Task description → Extract all of the data and reproduce it precisely.

Data segment →
────

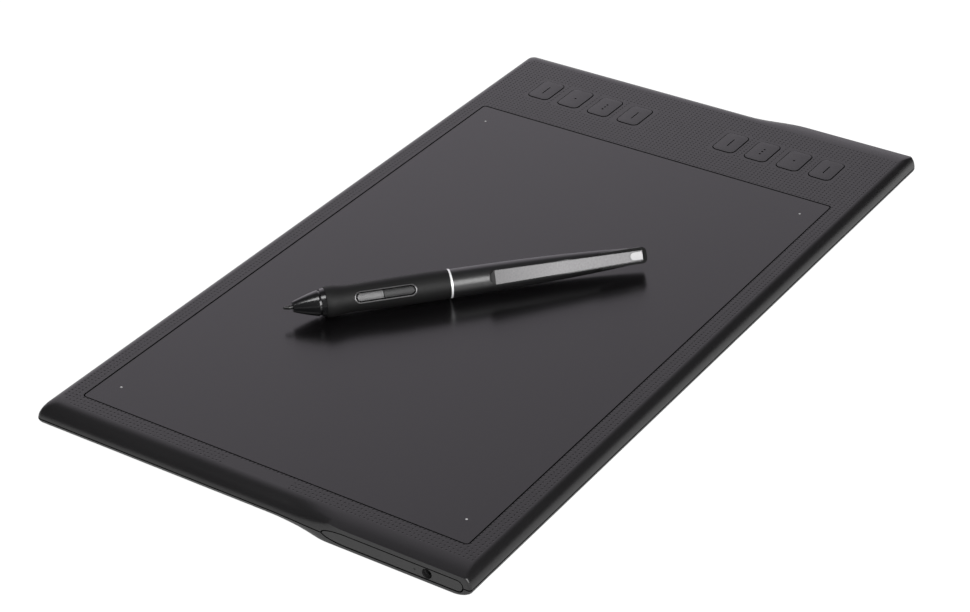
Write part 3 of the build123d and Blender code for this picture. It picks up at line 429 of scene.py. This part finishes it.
def points_object(name, places):
    mesh = bpy.data.meshes.new(name)
    mesh.from_pydata(places, [], [])
    made = bpy.data.objects.new(name, mesh)
    bpy.context.scene.collection.objects.link(made)
    return made


def set_input(modifier, label, value):
    """Sets a modifier's input by the identifier of the socket that has the label."""
    for item in modifier.node_group.interface.items_tree:
        if item.item_type == "SOCKET" and item.in_out == "INPUT" and item.name == label:
            modifier[item.identifier] = value
            return
    raise RuntimeError(f"the tree has no input named {label}")


def group_input(tree, label, kind, default=None):
    made = tree.interface.new_socket(name=label, in_out="INPUT", socket_type=kind)
    if default is not None:
        made.default_value = default


# Geometry Nodes tree that sinks one round dimple at each of a set of points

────

Response →
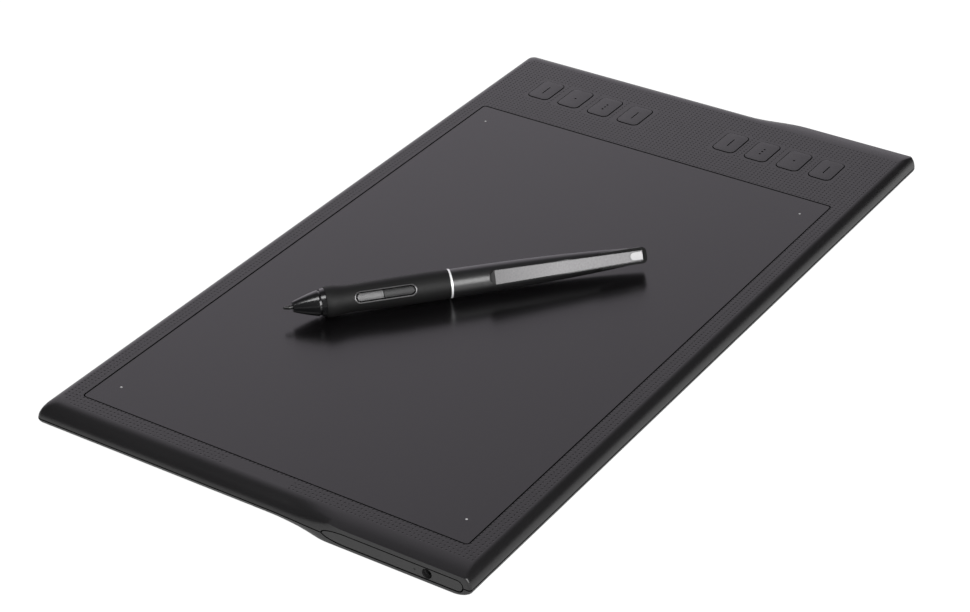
Write part 3 of the build123d and Blender code for this picture. It picks up at line 429 of scene.py. This part finishes it.
def points_object(name, places):
    mesh = bpy.data.meshes.new(name)
    mesh.from_pydata(places, [], [])
    made = bpy.data.objects.new(name, mesh)
    bpy.context.scene.collection.objects.link(made)
    return made


def set_input(modifier, label, value):
    """Sets a modifier's input by the identifier of the socket that has the label."""
    for item in modifier.node_group.interface.items_tree:
        if item.item_type == "SOCKET" and item.in_out == "INPUT" and item.name == label:
            modifier[item.identifier] = value
            return
    raise RuntimeError(f"the tree has no input named {label}")


def group_input(tree, label, kind, default=None):
    made = tree.interface.new_socket(name=label, in_out="INPUT", socket_type=kind)
    if default is not None:
        made.default_value = default


# Geometry Nodes tree that sinks one round dimple at each of a set of points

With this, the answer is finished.